— start of Dataset extract —
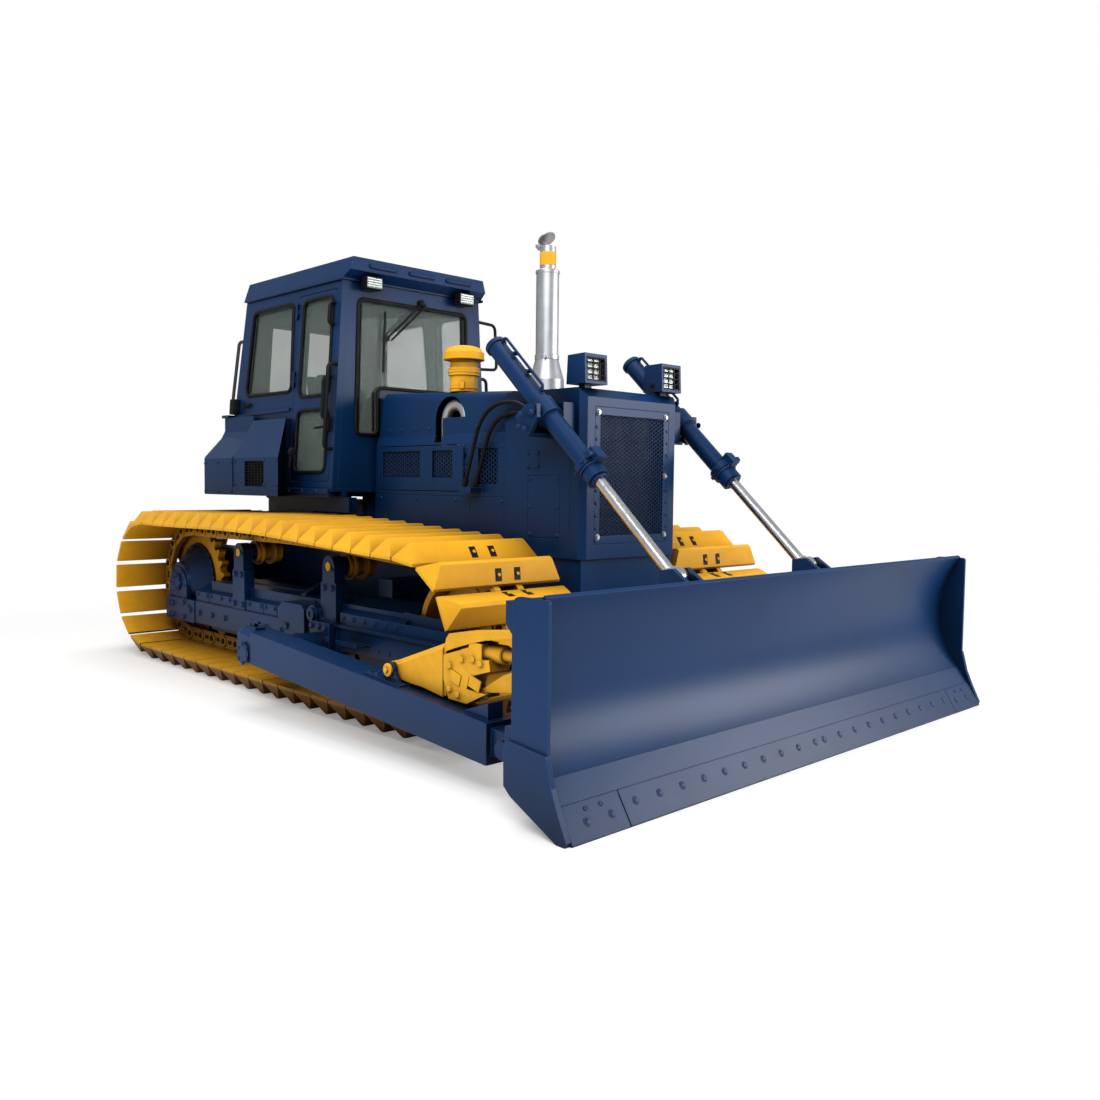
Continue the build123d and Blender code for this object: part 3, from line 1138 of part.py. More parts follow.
door_points = [(door_rear_x + door_gap, up_wall(door_low) + door_gap), (door_front_x - door_gap, up_wall(door_low)
               + door_gap), (door_front_x - door_gap, up_wall(door_high) - door_gap),
               (door_rear_x + door_gap, up_wall(door_high) - door_gap)]
with BuildPart() as door:
    with BuildSketch(wall_plane):
        add(rounded(door_points, 26))
        for window in door_windows:
            add(rounded(window, window_corner), mode=Mode.SUBTRACT)
    extrude(amount=-cab_wall)
    for _, moving in door_hinges:
        add(moving)
save_pair(door, "door")

with BuildPart() as door_glass:
    for window in door_windows:
        with BuildSketch(wall_plane.offset(-cab_wall / 2)):
            offset(rounded(window, window_corner), amount=-fit_gap)
        extrude(amount=glass)
save_pair(door_glass, "door_glass")

windscreen_high, windscreen_half = 2830.0, 545.0
hood_line_z = hood_high_rear + 60
leg_low_z, leg_half = 1820.0, 345.0
windscreen = [(-windscreen_half, leg_low_z), (-leg_half, leg_low_z), (-leg_half, hood_line_z), (leg_half, hood_line_z),
              (leg_half, leg_low_z), (windscreen_half, leg_low_z), (windscreen_half - 30, windscreen_high),
              (-windscreen_half + 30, windscreen_high)]
with BuildPart() as cab_front:
    with BuildSketch(Plane.YZ.offset(cab_front_x)):
        with BuildLine():
            Polyline(*cab_section(cab_wall / cos(lean) + fit_gap), close=True)
        make_face()
        add(rounded(windscreen, 50), mode=Mode.SUBTRACT)
    extrude(amount=-cab_wall)
save(cab_front, "cab_front")

with BuildPart() as cab_rear:
    add(side_cut(-cab_half_low, 2 * cab_half_low, [
        (cab_rear_high_x, cab_top_z), (cab_rear_low_x, cab_rear_knee_z), (cab_rear_low_x, cab_floor_z),
        (cab_rear_low_x + cab_wall, cab_floor_z), (cab_rear_low_x + cab_wall, cab_rear_knee_z),
        (cab_rear_high_x + cab_wall, cab_top_z)]))
    with BuildSketch(Plane.YZ.offset(cab_rear_low_x - 10)):
        with BuildLine():
            Polyline(*cab_section(cab_wall / cos(lean) + fit_gap), close=True)
        make_face()
    extrude(amount=400, mode=Mode.INTERSECT)
    with BuildSketch(Plane.YZ.offset(cab_rear_low_x - 10)):
        with Locations((0, 2480)):
            RectangleRounded(920, 620, window_corner)
    extrude(amount=400, mode=Mode.SUBTRACT)
save(cab_rear, "cab_rear")

with BuildPart() as cab_floor:
    add(block(cab_rear_low_x + cab_wall + fit_gap, cab_front_x - cab_wall - fit_gap, -cab_half_low, cab_half_low,
              cab_floor_z, cab_floor_z + floor_plate))
    with BuildSketch(Plane.YZ.offset(cab_rear_low_x)):
        with BuildLine():
            Polyline(*cab_section(cab_wall / cos(lean) + fit_gap), close=True)
        make_face()
    extrude(amount=2000, mode=Mode.INTERSECT)
save(cab_floor, "cab_floor")

with BuildPart() as cab_glass:
    with BuildSketch(Plane.YZ.offset(cab_front_x - cab_wall / 2)):
        offset(rounded(windscreen, 50), amount=-fit_gap)
    extrude(amount=glass)
    for wall in (wall_plane, Plane(origin=(0, cab_half_low, cab_floor_z), x_dir=(1, 0, 0),
                                   z_dir=(0, -cos(lean), -sin(lean)))):
        depth = -cab_wall / 2 if wall is wall_plane else cab_wall / 2
        with BuildSketch(wall.offset(depth)):
            offset(rounded(side_window, window_corner), amount=-fit_gap)
        extrude(amount=glass)
    rear_turn = atan2(cab_rear_high_x - cab_rear_low_x, cab_top_z - cab_rear_knee_z)
    with BuildSketch(Plane(origin=(cab_rear_low_x + cab_wall / 2 + (2480 - cab_rear_knee_z) * tan(rear_turn), 0, 2480),
                           x_dir=(0, 1, 0), z_dir=(cos(rear_turn), 0, -sin(rear_turn)))):
        RectangleRounded(920 - 2 * fit_gap, 620 / cos(rear_turn) - 2 * move_gap, window_corner)
    extrude(amount=glass)
save(cab_glass, "cab_glass")

roof_front_x = cab_front_x + roof_overhang
roof_rear_x = cab_rear_high_x - 20
roof_low_half, roof_high_half = cab_half_high + 12, cab_half_high - 34
with BuildPart() as roof:
    add(side_cut(-roof_low_half, 2 * roof_low_half, [
        (roof_rear_x - 14, cab_top_z), (cab_front_x + 4, cab_top_z), (roof_front_x, roof_height - 95),
        (roof_front_x, roof_height), (roof_rear_x, roof_height)]))
    with BuildSketch(Plane.YZ.offset(roof_rear_x - 50)):
        with BuildLine():
            Polyline((-roof_low_half, cab_top_z), (roof_low_half, cab_top_z), (roof_high_half, roof_height),
                     (-roof_high_half, roof_height), close=True)
        make_face()
    extrude(amount=2000, mode=Mode.INTERSECT)
    add(block(roof_rear_x + 45, cab_front_x - 50, -roof_high_half + 40, roof_high_half - 40,
              cab_top_z - 5, roof_height - roof_sheet), mode=Mode.SUBTRACT)
save(roof, "cab_roof")

# ================================================================ platform, side boxes and tank
platform_high = cab_floor_z - cab_wall * sin(lean) - fit_gap
skirt_low = 1226.0
sill_rear_x = box_corner_x + 16
with BuildPart() as platform:
    add(block(cab_rear_low_x, cab_front_x, -cab_half_low, cab_half_low, platform_high - 25, platform_high))
    for y in (-cab_half_low + 90, -330, 290, cab_half_low - 130):
        add(block(cab_rear_low_x, cab_front_x, y, y + 40, platform_low, platform_high - 25))
    for x, z in ((-900, hull_high), (-1350, hull_high), (-1700, rear_case_high), (-2150, rear_case_high)):
        for y in (-330, 250):
            add(block(x - 40, x + 40, y, y + 80, z, platform_low))
    # sill steps under the doors
    for y in (cab_half_low - 2, -cab_half_low - 20):
        add(block(sill_rear_x, cab_front_x - 30, y, y + 22, 1363, 1401))
        add(block(sill_rear_x, cab_front_x - 30, y + (10 if y < 0 else -40), y + (62 if y < 0 else 12),
                  platform_low, 1376))
save(platform, "platform")

# guards that hang between the platform and the tracks
with BuildPart() as skirts:
    add(side_cut(640, 12, [
        (box_rear_x, platform_low - fit_gap), (box_rear_x, 1322), (-1800, 1300), (-1736, 1262), (-1704, skirt_low),
        (-640, skirt_low), (-640, platform_low - fit_gap)]))
    for x in (-1690, -1250, -1060, -680):
        add(block(x, x + 12, 560, 640, skirt_low, platform_low - fit_gap))
save_both(skirts, "under_skirts")

with BuildPart() as side_box:
    with BuildSketch(Plane.YZ.offset(box_rear_x)):
        with BuildLine():
            Polyline((-cab_half_low - fit_gap, platform_low), (-box_half, platform_low), (-box_half, box_ledge_z),
                     (box_inset - box_half, box_ledge_z), (box_inset - box_half, box_shoulder_z),
                     (-box_top_half, box_top_z), (-cab_half(box_top_z) - fit_gap, box_top_z),
                     (-cab_half_low - fit_gap, cab_floor_z), close=True)
        make_face()
    extrude(amount=box_front_x - box_rear_x)
    # the front face stands at an angle, so that the open door lies along it
    with BuildSketch(Plane.XY.offset(platform_low)):
        with BuildLine():
            Polyline((box_rear_x, -box_half), (box_front_x, -box_half), (box_corner_x, -box_top_half),
                     (box_corner_x, -600), (box_rear_x, -600), close=True)
        make_face()
    extrude(amount=1000, mode=Mode.INTERSECT)
    # recess of the air vent
    add(block(vent_x - vent_width / 2, vent_x + vent_width / 2, box_half - box_inset - 30, box_half + 5,
              vent_z - vent_height / 2, vent_z + vent_height / 2), mode=Mode.SUBTRACT)
save_both(side_box, "side_boxes")


def tank_section(inset):
    """Cross-section of the tank, inset from its outer faces."""
    return [(inset - box_half, platform_low), (inset - box_half, box_shoulder_z),
            (inset - box_top_half - 24, tank_shoulder_z - 34), (inset - box_top_half, tank_shoulder_z + 14),
            (inset - box_top_half, tank_top_z - inset)]


with BuildPart() as tank:
    for inset, length in ((0, box_rear_x - seam - tank_rear_x), (seam, box_rear_x - fit_gap - tank_rear_x)):
        half_section = tank_section(inset)
        with BuildSketch(Plane.YZ.offset(tank_rear_x)):
            with BuildLine():
                Polyline(*half_section, *[(-y, z) for y, z in reversed(half_section)], close=True)
            make_face()
        extrude(amount=length)
    chamfer(edges().filter_by(Axis.Z).group_by(Axis.X)[0], length=14)
    # lid along the back, and the filler's neck
    add(block(tank_rear_x - 14, cab_rear_low_x - 2, -box_top_half - 14, box_top_half + 14, tank_top_z - 2, 2012))
    add(block(tank_rear_x + 30, cab_rear_low_x - 2, -box_top_half + 30, -box_top_half + 170, 2010, 2036))
    with Locations((tank_rear_x + 50, 420, 2040)):
        Cylinder(46, 70)
    add(block(cab_rear_low_x - fit_gap, box_rear_x + 10, -cab_half_low - fit_gap, cab_half_low + fit_gap,
              platform_low - 100, tank_top_z + 100), mode=Mode.SUBTRACT)
save(tank, "fuel_tank")

# ================================================================ inside the cab
seat_x = -1650.0
with BuildPart() as seat:
    floor = cab_floor_z + floor_plate
    add(block(seat_x - 200, seat_x + 200, -200, 200, floor, floor + 300))
    with Locations((seat_x, 0, floor + 360)):
        Box(520, 520, 120)
    fillet(seat.edges().group_by(Axis.Z)[-1], radius=30)
    add(side_cut(-250, 500, [(seat_x - 230, floor + 300), (seat_x - 340, floor + 950), (seat_x - 240, floor + 950),
                             (seat_x - 120, floor + 300)]))
save(seat, "operator_seat")

with BuildPart() as console:
    for side in (-1, 1):
        y = side * 390 - 70
        add(side_cut(y, 140, [(seat_x - 200, floor), (seat_x + 300, floor), (seat_x + 300, floor + 480),
                              (seat_x - 200, floor + 520)]))
    add(side_cut(-300, 600, [(cab_front_x - cab_wall - 260, floor), (cab_front_x - cab_wall - 2, floor),
                             (cab_front_x - cab_wall - 2, floor + 640), (cab_front_x - cab_wall - 120, floor + 680),
                             (cab_front_x - cab_wall - 260, floor + 560)]))
    for x, y in ((seat_x + 240, -390), (seat_x + 240, 390), (seat_x + 130, 390)):
        with Locations((x, y, floor + 560)):
            Cylinder(12, 200)
        with Locations((x, y, floor + 670)):
            Sphere(26)
save(console, "control_console")

# ================================================================ lamps and rails
lamp_table = ((guard_front_x + 15, 357.5), (guard_front_x + 15, -357.5))
with BuildPart() as lamps:
    for front, y in lamp_table:
        add(side_cut(y - 97.5, 195, [(front, guard_high + 20), (front - 8, guard_high + 200), (front - 150,
                     guard_high + 195), (front - 160, guard_high + 20)]))
        add(block(front - 45, front + 10, y - 82, y + 82, guard_high + 38, guard_high + 180), mode=Mode.SUBTRACT)
        add(block(front - 120, front - 70, y - 30, y + 30, guard_high + fit_gap, guard_high + 20))
    for y in (-445, 445):
        with Locations((cab_front_x + 30 + fit_gap, y, 2925)):
            Box(60, 105, 62)
save(lamps, "work_lamps")

rail_high_z, rail_low_z, rail_reach = 2640.0, 2130.0, 110.0


def cab_rear_at(z):
    """Rear edge of the cab's side above its knee."""
    return cab_rear_low_x + (z - cab_rear_knee_z) / (cab_top_z - cab_rear_knee_z) * (cab_rear_high_x - cab_rear_low_x)


with BuildPart() as rails:
    ends = []
    for z in (rail_high_z, rail_low_z):
        ends.append((cab_rear_at(z - 14) - fit_gap, -cab_half(z) + cab_wall / 2, z))
    (x0, y0, z0), (x1, y1, z1) = ends
    add(pipe(14, [ends[0], (x0 - rail_reach, y0, z0), (x1 - rail_reach, y1, z1), ends[1]], 40))
save_both(rails, "handrails")
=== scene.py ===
"""Finish and small parts of a crawler dozer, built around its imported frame.

The frame gives every structural piece at its real place, in metres, with +X forward, +Y to the
machine's left and +Z up. This script gives each piece its paint, rubber, glass or metal, and adds
what a maker fits last: bolts, seals, perforated sheets, lamps, handles and the seat's cushions.
"""

import json
import math

import bmesh
import bpy
from bpy.props import FloatProperty, FloatVectorProperty, PointerProperty
from mathutils import Matrix, Vector


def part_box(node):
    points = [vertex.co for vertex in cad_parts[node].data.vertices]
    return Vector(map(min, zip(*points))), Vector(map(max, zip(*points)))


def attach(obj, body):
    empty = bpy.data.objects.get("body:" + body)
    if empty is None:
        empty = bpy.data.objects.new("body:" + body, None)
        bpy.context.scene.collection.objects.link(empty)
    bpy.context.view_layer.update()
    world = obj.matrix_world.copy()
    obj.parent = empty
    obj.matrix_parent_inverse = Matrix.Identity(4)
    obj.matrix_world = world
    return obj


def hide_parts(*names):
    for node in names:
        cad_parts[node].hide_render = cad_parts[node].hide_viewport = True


bl_info = {
    "name": "Crawler dozer finish",
    "version": (1, 0, 0),
    "blender": (4, 5, 0),
    "location": "3D View > Sidebar > Dozer",
    "description": "Paints a crawler dozer and fits its bolts, seals, lamps and cushions",
    "category": "Object",
}

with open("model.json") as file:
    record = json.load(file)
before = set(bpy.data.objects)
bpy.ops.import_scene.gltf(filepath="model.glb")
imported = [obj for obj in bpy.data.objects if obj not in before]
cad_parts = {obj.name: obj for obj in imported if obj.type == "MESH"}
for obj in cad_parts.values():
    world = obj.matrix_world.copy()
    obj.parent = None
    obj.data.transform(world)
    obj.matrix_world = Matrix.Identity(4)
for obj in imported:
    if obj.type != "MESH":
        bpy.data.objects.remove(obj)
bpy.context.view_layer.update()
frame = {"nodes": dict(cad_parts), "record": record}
NODES = frame["nodes"]

# --- colours, sRGB hex -----------------------------------------------------------------------


def linear(colour):
    """An sRGB hex colour such as "#24406f" as linear red, green, blue and full alpha."""
    parts = [int(colour[i : i + 2], 16) / 255 for i in (1, 3, 5)]
    return [c / 12.92 if c <= 0.04045 else ((c + 0.055) / 1.055) ** 2.4 for c in parts] + [1.0]


def colour_value(colour):
    """A hex colour as the three linear numbers that a colour property holds."""
    return tuple(linear(colour)[:3])


class DozerColours(bpy.types.PropertyGroup):
    """Paint colours that a user would change."""

    body_paint: FloatVectorProperty(
        name="Body paint", description="Navy enamel of the body", subtype="COLOR",
        default=colour_value("#08305c"), min=0.0, max=1.0,
    )
    track_paint: FloatVectorProperty(
        name="Track paint", description="Yellow enamel of the tracks and braces", subtype="COLOR",
        default=colour_value("#f6b425"), min=0.0, max=1.0,
    )
    seat_cloth: FloatVectorProperty(
        name="Seat cloth", description="Woven cover of the operator's seat", subtype="COLOR",
        default=colour_value("#2b2d30"), min=0.0, max=1.0,
    )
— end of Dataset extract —
→ To do
Both the line with "rail_high_z, rail_low_z, rail_reach" and the line with "import math" belong in the answer; write them out exactly, with every line between.

→ The solution
rail_high_z, rail_low_z, rail_reach = 2640.0, 2130.0, 110.0


def cab_rear_at(z):
    """Rear edge of the cab's side above its knee."""
    return cab_rear_low_x + (z - cab_rear_knee_z) / (cab_top_z - cab_rear_knee_z) * (cab_rear_high_x - cab_rear_low_x)


with BuildPart() as rails:
    ends = []
    for z in (rail_high_z, rail_low_z):
        ends.append((cab_rear_at(z - 14) - fit_gap, -cab_half(z) + cab_wall / 2, z))
    (x0, y0, z0), (x1, y1, z1) = ends
    add(pipe(14, [ends[0], (x0 - rail_reach, y0, z0), (x1 - rail_reach, y1, z1), ends[1]], 40))
save_both(rails, "handrails")
=== scene.py ===
"""Finish and small parts of a crawler dozer, built around its imported frame.

The frame gives every structural piece at its real place, in metres, with +X forward, +Y to the
machine's left and +Z up. This script gives each piece its paint, rubber, glass or metal, and adds
what a maker fits last: bolts, seals, perforated sheets, lamps, handles and the seat's cushions.
"""

import json
import math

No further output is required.